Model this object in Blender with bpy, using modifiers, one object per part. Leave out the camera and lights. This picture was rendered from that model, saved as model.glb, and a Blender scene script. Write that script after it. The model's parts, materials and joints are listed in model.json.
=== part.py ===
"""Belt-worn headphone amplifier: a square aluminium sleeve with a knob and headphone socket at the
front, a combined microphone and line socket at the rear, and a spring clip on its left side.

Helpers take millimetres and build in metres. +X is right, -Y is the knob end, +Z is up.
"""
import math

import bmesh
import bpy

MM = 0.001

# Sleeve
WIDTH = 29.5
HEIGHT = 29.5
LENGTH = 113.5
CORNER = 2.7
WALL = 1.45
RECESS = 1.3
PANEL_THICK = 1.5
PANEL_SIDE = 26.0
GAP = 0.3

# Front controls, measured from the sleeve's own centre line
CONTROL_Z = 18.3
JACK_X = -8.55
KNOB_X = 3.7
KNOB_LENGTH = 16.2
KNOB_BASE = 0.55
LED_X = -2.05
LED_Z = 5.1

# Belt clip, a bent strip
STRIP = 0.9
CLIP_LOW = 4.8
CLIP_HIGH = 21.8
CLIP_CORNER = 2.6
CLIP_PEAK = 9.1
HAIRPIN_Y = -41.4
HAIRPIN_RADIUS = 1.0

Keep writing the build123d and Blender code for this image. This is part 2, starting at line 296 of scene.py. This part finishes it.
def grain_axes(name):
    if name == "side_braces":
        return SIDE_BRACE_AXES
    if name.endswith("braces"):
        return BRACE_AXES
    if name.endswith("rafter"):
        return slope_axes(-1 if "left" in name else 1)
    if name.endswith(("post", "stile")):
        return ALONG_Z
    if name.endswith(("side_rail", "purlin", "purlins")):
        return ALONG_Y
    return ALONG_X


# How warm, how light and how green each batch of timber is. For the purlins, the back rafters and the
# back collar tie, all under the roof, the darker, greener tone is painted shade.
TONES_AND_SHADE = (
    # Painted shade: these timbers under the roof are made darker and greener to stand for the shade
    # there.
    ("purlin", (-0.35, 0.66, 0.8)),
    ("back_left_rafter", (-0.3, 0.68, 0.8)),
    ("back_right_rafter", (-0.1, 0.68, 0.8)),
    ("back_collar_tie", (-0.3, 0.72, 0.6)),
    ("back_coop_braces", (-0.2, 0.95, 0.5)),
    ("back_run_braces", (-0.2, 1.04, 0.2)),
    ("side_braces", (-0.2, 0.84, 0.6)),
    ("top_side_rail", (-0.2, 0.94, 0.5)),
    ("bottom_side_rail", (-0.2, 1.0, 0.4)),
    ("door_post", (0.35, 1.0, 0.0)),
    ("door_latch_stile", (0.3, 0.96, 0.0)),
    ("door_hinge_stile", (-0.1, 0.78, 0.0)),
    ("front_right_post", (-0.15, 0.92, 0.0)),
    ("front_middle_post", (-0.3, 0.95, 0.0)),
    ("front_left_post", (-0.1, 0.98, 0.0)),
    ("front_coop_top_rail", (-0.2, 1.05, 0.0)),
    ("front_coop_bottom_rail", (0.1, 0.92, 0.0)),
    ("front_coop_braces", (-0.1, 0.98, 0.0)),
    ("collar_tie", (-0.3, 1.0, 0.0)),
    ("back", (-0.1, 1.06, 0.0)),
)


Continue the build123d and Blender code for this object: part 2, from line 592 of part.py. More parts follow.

+++++

» **STATED PROBLEM**
Determine how many lines of the data contain "parts" and give nothing but that number.

» **SOLUTION TO THIS EXERCISE**
2